• [Extracted records]:
## START

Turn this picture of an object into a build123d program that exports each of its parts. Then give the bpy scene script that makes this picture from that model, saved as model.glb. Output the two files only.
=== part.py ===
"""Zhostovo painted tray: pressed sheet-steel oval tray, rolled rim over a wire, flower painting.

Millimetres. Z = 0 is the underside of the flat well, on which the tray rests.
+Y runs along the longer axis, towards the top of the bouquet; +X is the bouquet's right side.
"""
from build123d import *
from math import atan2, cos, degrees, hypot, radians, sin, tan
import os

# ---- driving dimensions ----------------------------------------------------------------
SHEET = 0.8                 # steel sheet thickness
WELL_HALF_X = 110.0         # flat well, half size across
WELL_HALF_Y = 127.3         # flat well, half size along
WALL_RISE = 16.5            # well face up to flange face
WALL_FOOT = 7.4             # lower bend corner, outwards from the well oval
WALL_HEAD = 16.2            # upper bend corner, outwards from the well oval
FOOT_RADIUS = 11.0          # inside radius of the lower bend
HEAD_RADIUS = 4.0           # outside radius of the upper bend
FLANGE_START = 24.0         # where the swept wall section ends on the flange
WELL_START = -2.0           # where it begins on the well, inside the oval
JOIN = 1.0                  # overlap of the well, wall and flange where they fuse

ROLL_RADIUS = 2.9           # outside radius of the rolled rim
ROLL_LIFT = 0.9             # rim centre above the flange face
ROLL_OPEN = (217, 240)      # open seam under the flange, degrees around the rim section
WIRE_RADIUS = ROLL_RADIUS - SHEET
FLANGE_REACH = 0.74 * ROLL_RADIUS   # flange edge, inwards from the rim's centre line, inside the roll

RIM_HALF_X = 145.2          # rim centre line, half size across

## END
## START

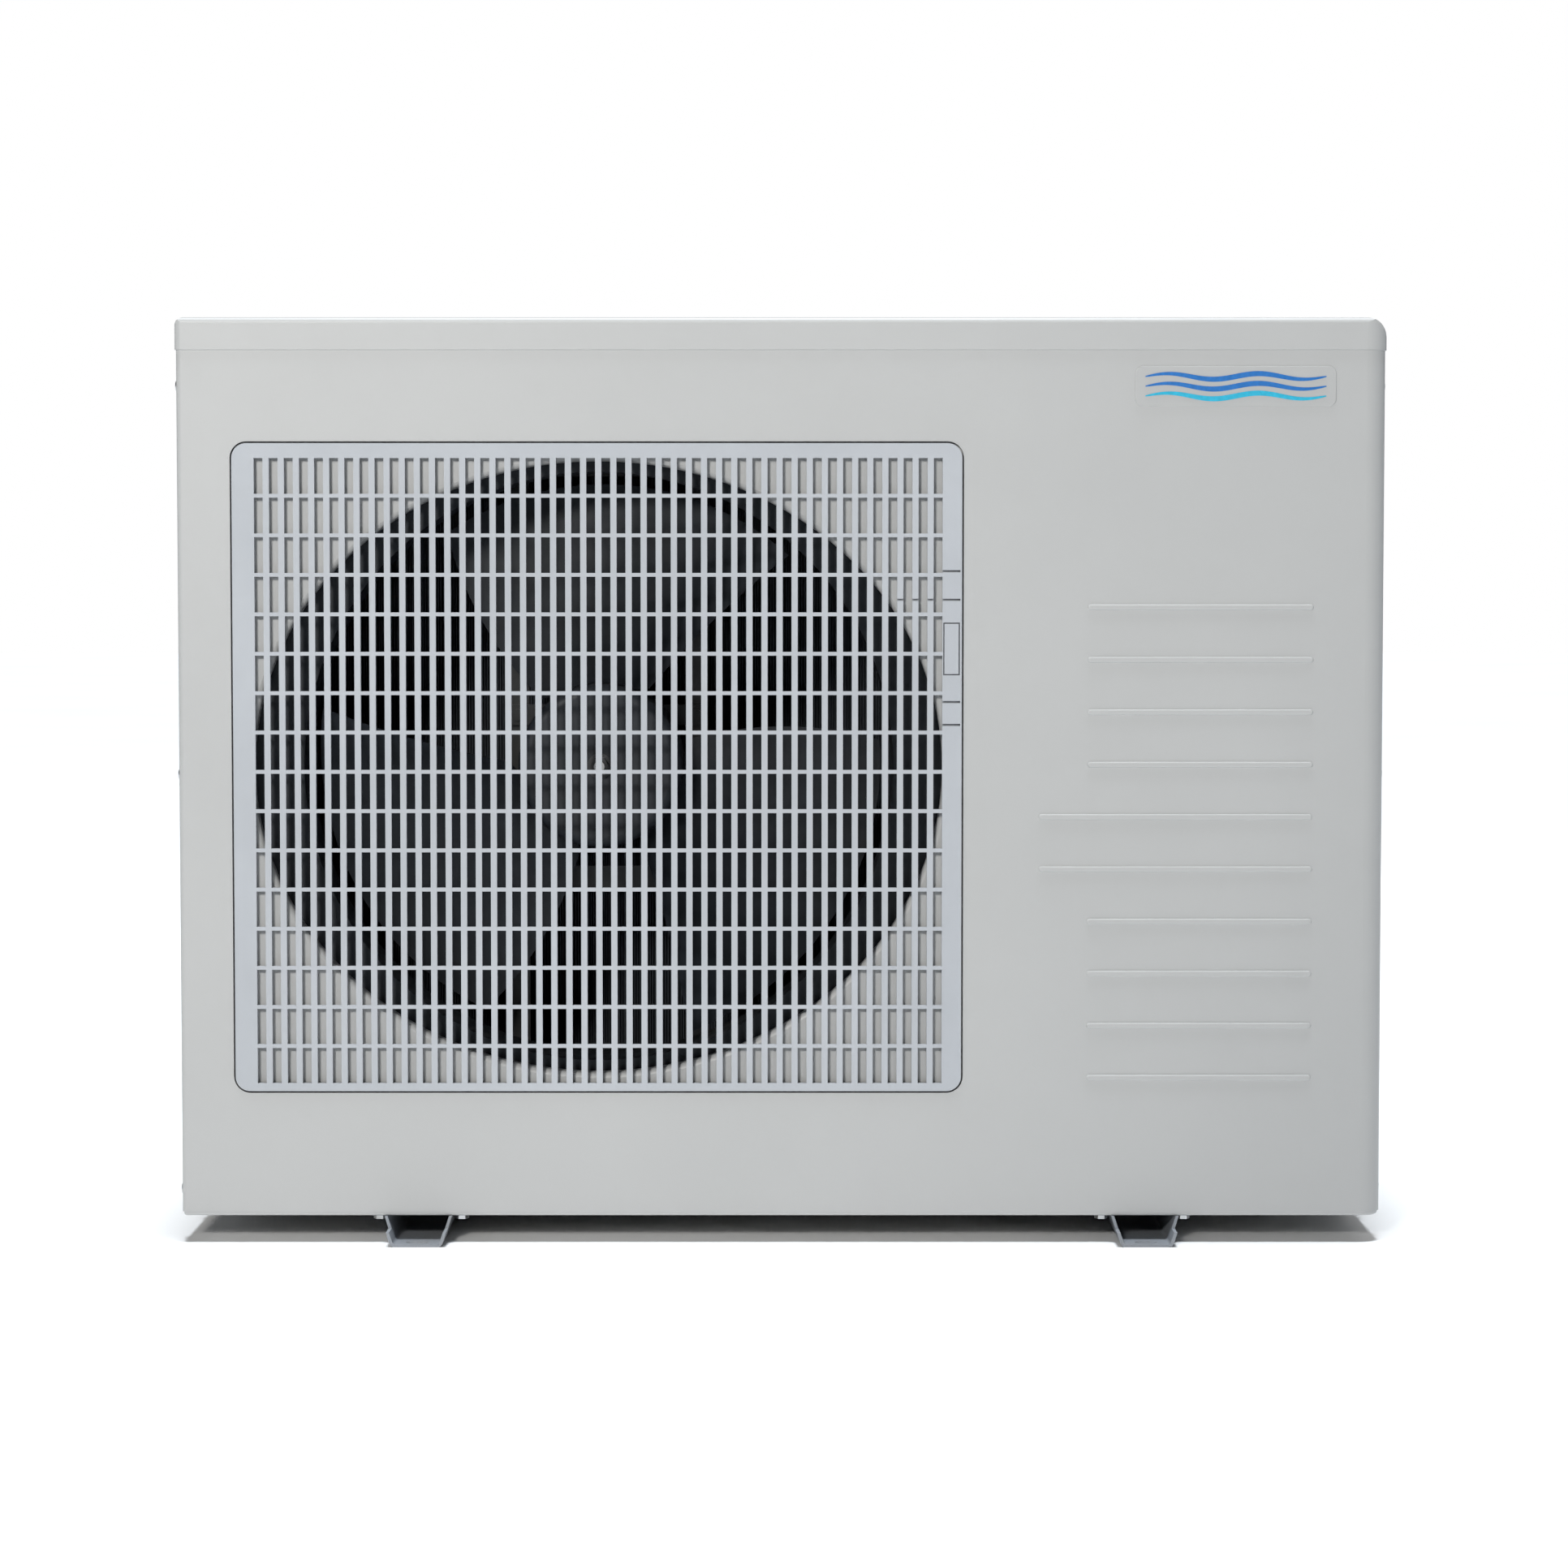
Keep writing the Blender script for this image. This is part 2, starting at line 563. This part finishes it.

## END

• [What you are asked to do]:
Across the data, tally the lines containing "this" and give back the number alone.

• [Complete answer]:
2